▸ Data shown:
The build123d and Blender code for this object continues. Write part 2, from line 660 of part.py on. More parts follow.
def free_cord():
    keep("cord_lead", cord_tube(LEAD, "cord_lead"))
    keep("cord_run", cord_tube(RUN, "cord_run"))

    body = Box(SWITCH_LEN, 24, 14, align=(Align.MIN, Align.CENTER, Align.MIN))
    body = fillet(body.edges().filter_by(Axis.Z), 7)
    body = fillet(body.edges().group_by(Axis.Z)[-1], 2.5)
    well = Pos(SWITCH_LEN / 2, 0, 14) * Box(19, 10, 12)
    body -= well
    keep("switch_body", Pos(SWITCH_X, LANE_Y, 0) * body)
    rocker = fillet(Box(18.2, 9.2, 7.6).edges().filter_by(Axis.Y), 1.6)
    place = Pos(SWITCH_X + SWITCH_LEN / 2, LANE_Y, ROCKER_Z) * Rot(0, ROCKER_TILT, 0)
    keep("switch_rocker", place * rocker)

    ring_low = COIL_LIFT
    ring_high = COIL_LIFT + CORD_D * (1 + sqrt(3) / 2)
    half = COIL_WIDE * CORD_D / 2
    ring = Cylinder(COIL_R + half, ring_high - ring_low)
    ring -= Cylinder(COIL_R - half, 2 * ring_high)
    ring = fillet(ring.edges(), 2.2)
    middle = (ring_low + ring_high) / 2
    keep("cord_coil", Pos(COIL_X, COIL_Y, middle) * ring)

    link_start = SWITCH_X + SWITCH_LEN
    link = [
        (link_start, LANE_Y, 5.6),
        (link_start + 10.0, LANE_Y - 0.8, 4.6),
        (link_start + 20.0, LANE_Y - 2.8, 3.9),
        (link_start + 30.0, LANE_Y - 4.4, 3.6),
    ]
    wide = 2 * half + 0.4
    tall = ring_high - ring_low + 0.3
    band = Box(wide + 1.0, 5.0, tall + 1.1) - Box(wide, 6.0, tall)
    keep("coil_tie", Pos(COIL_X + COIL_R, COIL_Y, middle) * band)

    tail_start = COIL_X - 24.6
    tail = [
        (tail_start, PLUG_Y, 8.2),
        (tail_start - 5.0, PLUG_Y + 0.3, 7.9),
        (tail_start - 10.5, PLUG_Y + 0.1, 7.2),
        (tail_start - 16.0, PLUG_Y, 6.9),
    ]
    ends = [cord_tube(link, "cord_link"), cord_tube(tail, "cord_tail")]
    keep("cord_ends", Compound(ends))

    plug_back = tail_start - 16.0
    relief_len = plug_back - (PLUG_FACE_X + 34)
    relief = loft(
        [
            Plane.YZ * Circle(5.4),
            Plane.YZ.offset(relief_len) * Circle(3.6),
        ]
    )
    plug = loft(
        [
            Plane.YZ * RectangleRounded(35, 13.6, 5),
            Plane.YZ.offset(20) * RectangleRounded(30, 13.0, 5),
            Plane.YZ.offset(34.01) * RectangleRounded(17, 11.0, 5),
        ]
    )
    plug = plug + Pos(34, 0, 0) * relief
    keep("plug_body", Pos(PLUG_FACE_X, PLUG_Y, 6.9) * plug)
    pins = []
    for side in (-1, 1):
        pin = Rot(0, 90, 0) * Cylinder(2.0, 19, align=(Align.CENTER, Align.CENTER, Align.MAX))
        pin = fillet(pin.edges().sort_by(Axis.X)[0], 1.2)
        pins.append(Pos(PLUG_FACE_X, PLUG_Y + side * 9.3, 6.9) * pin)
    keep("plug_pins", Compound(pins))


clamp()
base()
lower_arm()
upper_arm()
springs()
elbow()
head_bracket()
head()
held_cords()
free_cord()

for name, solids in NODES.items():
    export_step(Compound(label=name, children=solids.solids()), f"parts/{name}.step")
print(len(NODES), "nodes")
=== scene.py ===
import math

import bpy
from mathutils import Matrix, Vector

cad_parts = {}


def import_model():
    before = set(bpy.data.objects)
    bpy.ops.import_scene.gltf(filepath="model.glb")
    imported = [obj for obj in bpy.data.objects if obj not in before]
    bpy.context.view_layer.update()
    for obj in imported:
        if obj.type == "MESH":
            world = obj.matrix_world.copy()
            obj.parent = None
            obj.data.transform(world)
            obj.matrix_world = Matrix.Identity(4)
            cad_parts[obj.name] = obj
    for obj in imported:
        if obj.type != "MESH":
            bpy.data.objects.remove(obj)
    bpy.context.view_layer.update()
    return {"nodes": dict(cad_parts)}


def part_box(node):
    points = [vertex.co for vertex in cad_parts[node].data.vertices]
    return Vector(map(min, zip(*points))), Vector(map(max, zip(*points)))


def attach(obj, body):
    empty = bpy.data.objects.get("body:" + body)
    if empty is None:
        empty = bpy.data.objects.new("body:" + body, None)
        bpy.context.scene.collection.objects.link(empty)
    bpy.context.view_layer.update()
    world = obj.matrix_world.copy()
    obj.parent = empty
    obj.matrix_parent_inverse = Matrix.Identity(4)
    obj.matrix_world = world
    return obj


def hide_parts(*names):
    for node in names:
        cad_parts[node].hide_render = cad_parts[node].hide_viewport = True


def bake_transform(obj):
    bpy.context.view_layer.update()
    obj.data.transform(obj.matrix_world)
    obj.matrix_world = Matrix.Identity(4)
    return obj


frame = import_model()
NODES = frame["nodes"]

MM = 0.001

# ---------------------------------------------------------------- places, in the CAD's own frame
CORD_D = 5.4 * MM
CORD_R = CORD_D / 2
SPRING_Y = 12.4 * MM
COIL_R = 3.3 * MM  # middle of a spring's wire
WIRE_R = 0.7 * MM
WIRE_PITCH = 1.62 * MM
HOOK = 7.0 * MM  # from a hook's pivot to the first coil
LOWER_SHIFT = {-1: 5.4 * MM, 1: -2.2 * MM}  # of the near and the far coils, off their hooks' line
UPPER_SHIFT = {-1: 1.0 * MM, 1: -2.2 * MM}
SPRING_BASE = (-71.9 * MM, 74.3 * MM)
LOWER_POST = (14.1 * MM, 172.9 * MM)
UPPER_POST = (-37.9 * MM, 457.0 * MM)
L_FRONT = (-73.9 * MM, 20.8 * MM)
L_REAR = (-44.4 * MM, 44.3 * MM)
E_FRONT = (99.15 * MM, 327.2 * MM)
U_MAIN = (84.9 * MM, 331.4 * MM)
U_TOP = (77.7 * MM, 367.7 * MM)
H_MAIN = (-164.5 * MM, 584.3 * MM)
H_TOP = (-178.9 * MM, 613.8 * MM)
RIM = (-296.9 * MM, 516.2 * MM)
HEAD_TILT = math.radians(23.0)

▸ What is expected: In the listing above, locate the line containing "for name, solids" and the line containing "for node in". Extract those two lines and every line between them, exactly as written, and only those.

▸ Correct output:
for name, solids in NODES.items():
    export_step(Compound(label=name, children=solids.solids()), f"parts/{name}.step")
print(len(NODES), "nodes")
=== scene.py ===
import math

import bpy
from mathutils import Matrix, Vector

cad_parts = {}


def import_model():
    before = set(bpy.data.objects)
    bpy.ops.import_scene.gltf(filepath="model.glb")
    imported = [obj for obj in bpy.data.objects if obj not in before]
    bpy.context.view_layer.update()
    for obj in imported:
        if obj.type == "MESH":
            world = obj.matrix_world.copy()
            obj.parent = None
            obj.data.transform(world)
            obj.matrix_world = Matrix.Identity(4)
            cad_parts[obj.name] = obj
    for obj in imported:
        if obj.type != "MESH":
            bpy.data.objects.remove(obj)
    bpy.context.view_layer.update()
    return {"nodes": dict(cad_parts)}


def part_box(node):
    points = [vertex.co for vertex in cad_parts[node].data.vertices]
    return Vector(map(min, zip(*points))), Vector(map(max, zip(*points)))


def attach(obj, body):
    empty = bpy.data.objects.get("body:" + body)
    if empty is None:
        empty = bpy.data.objects.new("body:" + body, None)
        bpy.context.scene.collection.objects.link(empty)
    bpy.context.view_layer.update()
    world = obj.matrix_world.copy()
    obj.parent = empty
    obj.matrix_parent_inverse = Matrix.Identity(4)
    obj.matrix_world = world
    return obj


def hide_parts(*names):
    for node in names:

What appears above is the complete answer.